Десна начинает терять чувствительность. Значит, хороший продукт. Дан кладет еще один такой пакетик в карман вместе с пачкой транквилизаторов и вешает зеркало на место. Внимательно изучает свое отражение. Откидывает голову назад и проверяет, не видно ли в носу предательских белых крупиц.
Дан поворачивает голову вправо и влево. Его волосы тщательно выкрашены. Никакой седины на висках. Он задирает рубашку. Хлопает себя ладонью по животу. Ничего не висит. Большинство молодых людей около двадцати могут только мечтать о такой внешности.
Подошвы его лакированных ботинок громко стучат по полу, когда он несколько раз прыгает на месте. Дан несколько раз боксирует в воздух в сторону своего отражения. Потом надевает на руки серебряные кольца. Теперь он готов.
Томас
Ему наконец удается сбросить с себя мальчика и сесть. Они встают на ноги одновременно.
Шея пульсирует. В ушах эхом отдается звук впивающихся в кожу зубов.
Он смотрит на жуткое лицо ребенка. На подбородке осталась кровь. Обвисшая кожа на теле, впалая грудная клетка…
Каждая клетка тела Томаса кричит, что ему нужно уходить. Но мальчик снова встает между ним и дверью.
Томас достает из кармана бутылку из-под пива, краем глаза ловит в зеркале свое отражение. Он судорожно сжимает рукой горлышко, боясь, что бутылка выскользнет из влажной ладони, и бьет бутылкой по краю стола. Ничего не происходит. Он снова бьет, уже сильнее, и стекло поддается.
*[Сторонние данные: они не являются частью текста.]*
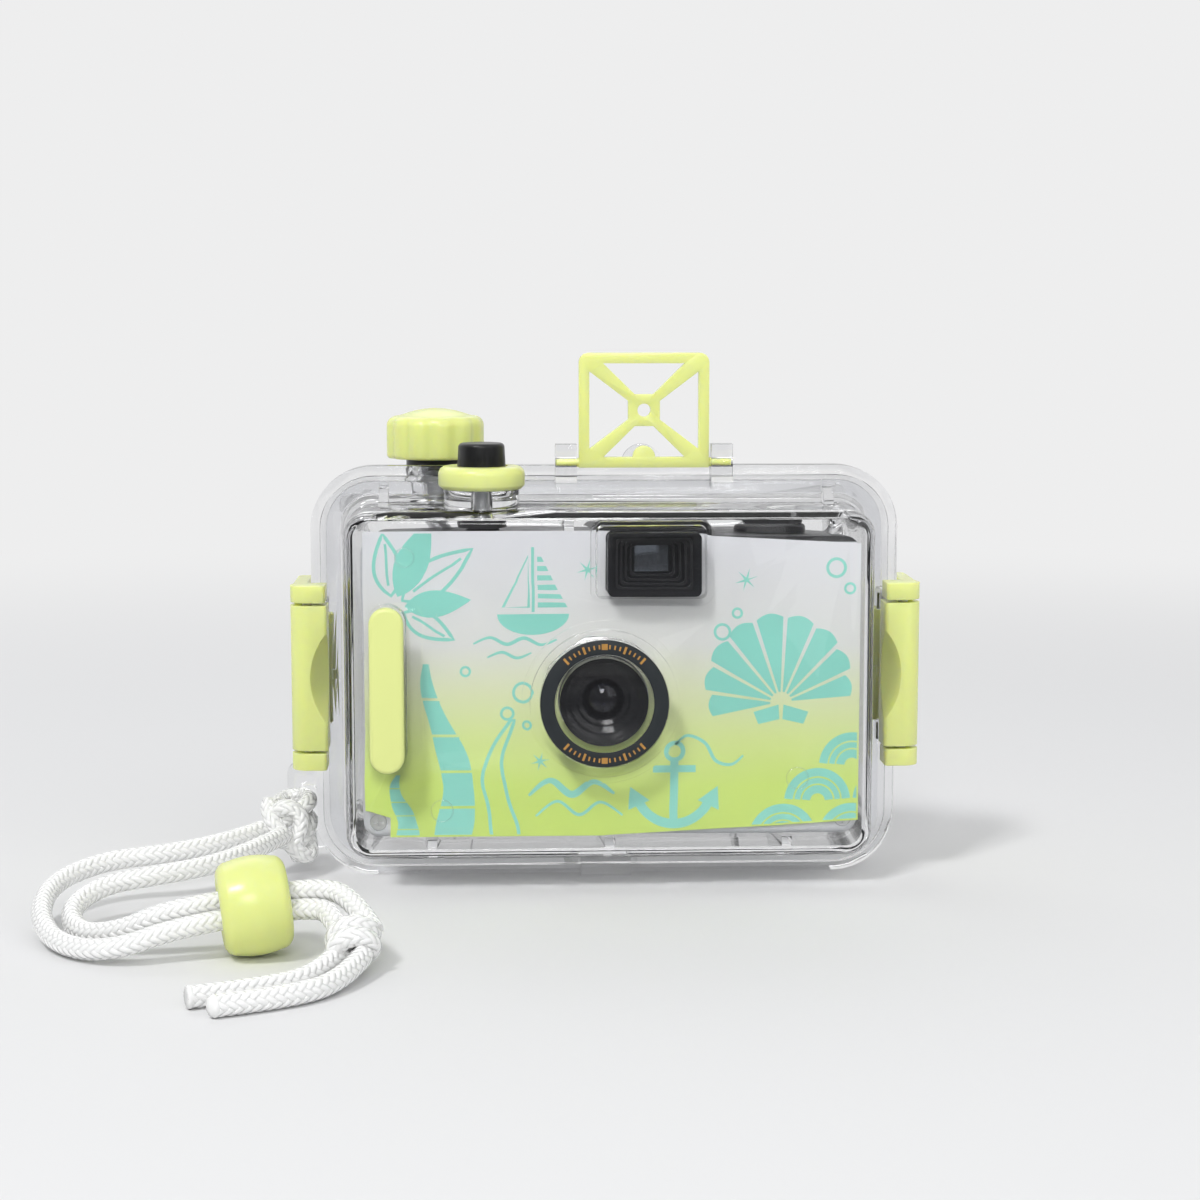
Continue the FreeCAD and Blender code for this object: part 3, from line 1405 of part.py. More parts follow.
def pieces():
    named = {
        "front_shell": front_shell(),
        "back_shell": back_shell(),
        "seal_ring": seal_ring(),
        "grip_pad": grip_pad(),
        "lens_trim_ring": lens_trim_ring(),
        "button_guard_ring": button_guard_ring(),
        "button_cap": button_cap(),
        "button_stem": button_stem(),
        "button_foot": button_foot(),
        "button_spring": button_spring(),
        "button_seal": button_seal(),
        "wind_knob": wind_knob(),
        "knob_shaft": knob_shaft(),
        "knob_clip": knob_clip(),
        "knob_washer": knob_washer(),
        "knob_seal": knob_seal(),
        "drive_gear": drive_gear(),
        "finder_frame": finder_frame(),
        "camera_front_cover": camera_front_cover(),
        "camera_back_door": camera_back_door(),
        "camera_top_cover": camera_top_cover(),
        "film_window_pane": film_window_pane(),
        "cover_screws": cover_screws(),
        "printed_sleeve": printed_sleeve(),
        "camera_chassis": camera_chassis(),
        "lens_barrel": lens_barrel(),
        "front_element": front_element(),
        "rear_element": rear_element(),
        "shutter_plate": shutter_plate(),
        "shutter_blade": shutter_blade(),
        "viewfinder_bezel": viewfinder_bezel(),
        "viewfinder_window": viewfinder_window(),
        "eyepiece_frame": eyepiece_frame(),
        "eyepiece_lens": eyepiece_lens(),
        "advance_wheel": advance_wheel(),
        "takeup_spool": takeup_spool(),
        "film_sprocket": film_sprocket(),
        "pressure_plate": pressure_plate(),
        "pressure_spring": pressure_spring(),
        "rewind_knob": rewind_knob(),
        "rewind_shaft": rewind_shaft(),
        "release_button": release_button(),
        "release_spring": release_spring(),
        "cord_strand_outer": cord_tube("cord_strand_outer", outer_route, cord_diameter),
        "cord_strand_inner": cord_tube("cord_strand_inner", inner_route, cord_diameter),
        "cord_tail_back": cord_tube("cord_tail_back", back_tail_route, cord_diameter),
        "cord_tail_front": cord_tube("cord_tail_front", front_tail_route, cord_diameter),
        "cord_hitch": cord_hitch(),
        "cord_bead": cord_bead(),
        "cord_knot": cord_knot(),
    }
    for word, side in (("left", -1), ("right", 1)):
        named["latch_lever_" + word] = latch_lever(side)
        named["latch_yoke_" + word] = latch_yoke(side)
        named["latch_lever_pin_" + word] = latch_lever_pin(side)
        named["latch_hinge_pin_" + word] = latch_hinge_pin(side)
    return named


os.makedirs("parts", exist_ok=True)
for node, shape in pieces().items():
    shape.exportStep("parts/" + node + ".step")
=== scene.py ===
import json
import math

import bmesh
import bpy
from mathutils import Matrix, Vector
from mathutils.geometry import tessellate_polygon


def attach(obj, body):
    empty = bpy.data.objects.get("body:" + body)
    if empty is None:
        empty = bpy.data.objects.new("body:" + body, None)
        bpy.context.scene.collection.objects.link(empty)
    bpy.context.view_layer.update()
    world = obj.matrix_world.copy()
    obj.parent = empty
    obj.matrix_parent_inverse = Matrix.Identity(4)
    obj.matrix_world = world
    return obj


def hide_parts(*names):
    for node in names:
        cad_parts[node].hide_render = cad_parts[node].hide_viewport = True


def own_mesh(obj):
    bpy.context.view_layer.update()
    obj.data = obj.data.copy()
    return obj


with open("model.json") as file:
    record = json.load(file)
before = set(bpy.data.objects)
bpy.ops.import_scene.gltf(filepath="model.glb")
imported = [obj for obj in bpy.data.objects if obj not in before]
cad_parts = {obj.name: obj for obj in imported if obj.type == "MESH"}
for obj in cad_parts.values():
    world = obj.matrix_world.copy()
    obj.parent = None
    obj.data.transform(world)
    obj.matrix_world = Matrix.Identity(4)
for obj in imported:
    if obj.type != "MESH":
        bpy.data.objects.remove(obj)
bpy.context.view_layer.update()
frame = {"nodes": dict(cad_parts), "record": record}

MM = 0.001
nodes = frame["nodes"]
node_body = {n: b for b, names in frame["record"]["behaviour"]["bodies"].items() for n in names}
node_slot = {s["node"]: s["material_slot"] for s in frame["record"]["subparts"]}


def mm(*values):
    return Vector(v * MM for v in values)


# Shader helpers


def srgb(r, g, b):
    shares = (v / 255 for v in (r, g, b))
    return tuple(v / 12.92 if v <= 0.04045 else ((v + 0.055) / 1.055) ** 2.4 for v in shares)


def map_range(tree, value, start, stop, low=0.0, high=1.0, smooth=False):
    """Takes a value that runs from start to stop to one that runs from low to high."""
    n = tree.nodes.new("ShaderNodeMapRange")
    if smooth:
        n.interpolation_type = "SMOOTHSTEP"
    for key, v in (("From Min", start), ("From Max", stop), ("To Min", low), ("To Max", high)):
        n.inputs[key].default_value = v
    tree.links.new(value, n.inputs["Value"])
    return n.outputs["Result"]


def mixed(tree, factor, other, chosen):
    """Two shaders, of which the chosen one takes the share that factor gives."""
    n = tree.nodes.new("ShaderNodeMixShader")
    for source, socket in zip((factor, other, chosen), n.inputs):
        tree.links.new(source, socket)
    return n.outputs[0]


def flat(tree, kind, colour, strength=None):
    """A plain shader of one colour."""
    n = tree.nodes.new(kind)
    n.inputs["Color"].default_value = (*colour, 1)
    if strength is not None:
        n.inputs["Strength"].default_value = strength
    return n.outputs[0]


# Camera, floor and light. The camera stands where the photo was taken from.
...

Острые края горлышка поблескивают в полумраке комнаты.
Томас машет этим оружием перед собой. Кусок стекла отваливается и падает на ковровое покрытие. Он приближается к мальчику. Ему нужно уйти. Только это сейчас имеет значение.
– Я не сделаю тебе ничего плохого, – говорит Томас.
Сердце стучит в груди все быстрее, рана на шее пульсирует в том же ритме. Мальчик не отвечает. Томас даже не слышит его дыхания.
Мысли роятся в голове. Пео и остальные, должно быть, сейчас в «Клубе „Харизма"». Они понятия не имеют, где Томас, и могут подумать, что он валяется пьяный. Или что он нашел с кем переспать. Они только завтра утром сообразят, что дело серьезное.
Томас делает еще один шаг вперед. Между ним и мальчишкой теперь всего метр.
– Пожалуйста, – просит он. – Я ничего не скажу твоей маме и вообще никому не скажу. Только позволь мне уйти.
Рот мальчика открывается и закрывается. Раздается этот ужасный щелчок.
– Но если ты не будешь осторожен, то я…
Мальчишка бросается на него с распростертыми объятиями. Зубы щелкают в воздухе. Томас выставляет вперед острое горлышко бутылки. С ужасом видит, как стекло погружается в плечо у самой ключицы ребенка. Проходит дальше. Это происходит так легко. Слишком легко. Плоть очень мягкая.
Томас отдергивает руку и выпускает свое оружие.
– Прости. – Он чуть не плачет. – Прости, я не хотел…
Мальчик смотрит на него почти с упреком. Он задумчиво трогает неровные края раны. Томас видит, что она глубокая, но крови нет. Только серое мясо внутри. У него несколько болезненных оттенков. Напоминает фарш, который слишком долго пролежал в холодильнике. И запах сейчас еще сильнее. Запах аммиака и гнилых сладких фруктов.
Это невозможно, это должен быть сон, сон, сон… я должен проснуться.
Мальчик снова взбирается на Томаса, как сделал бы испуганный ребенок, в поисках утешения в объятиях взрослого. Его зубы вновь впиваются в шею Томаса. Мерзкое существо прижимает рот к ране и сосет кровь, как будто она пульсирует недостаточно быстро.
Томас спотыкается, делает пару неверных шагов и сползает на пол. Он сидит между кроватью и столом. Пытается оттолкнуть мальчишку ногами, но он в таком сильном шоке, что силы полностью оставили его.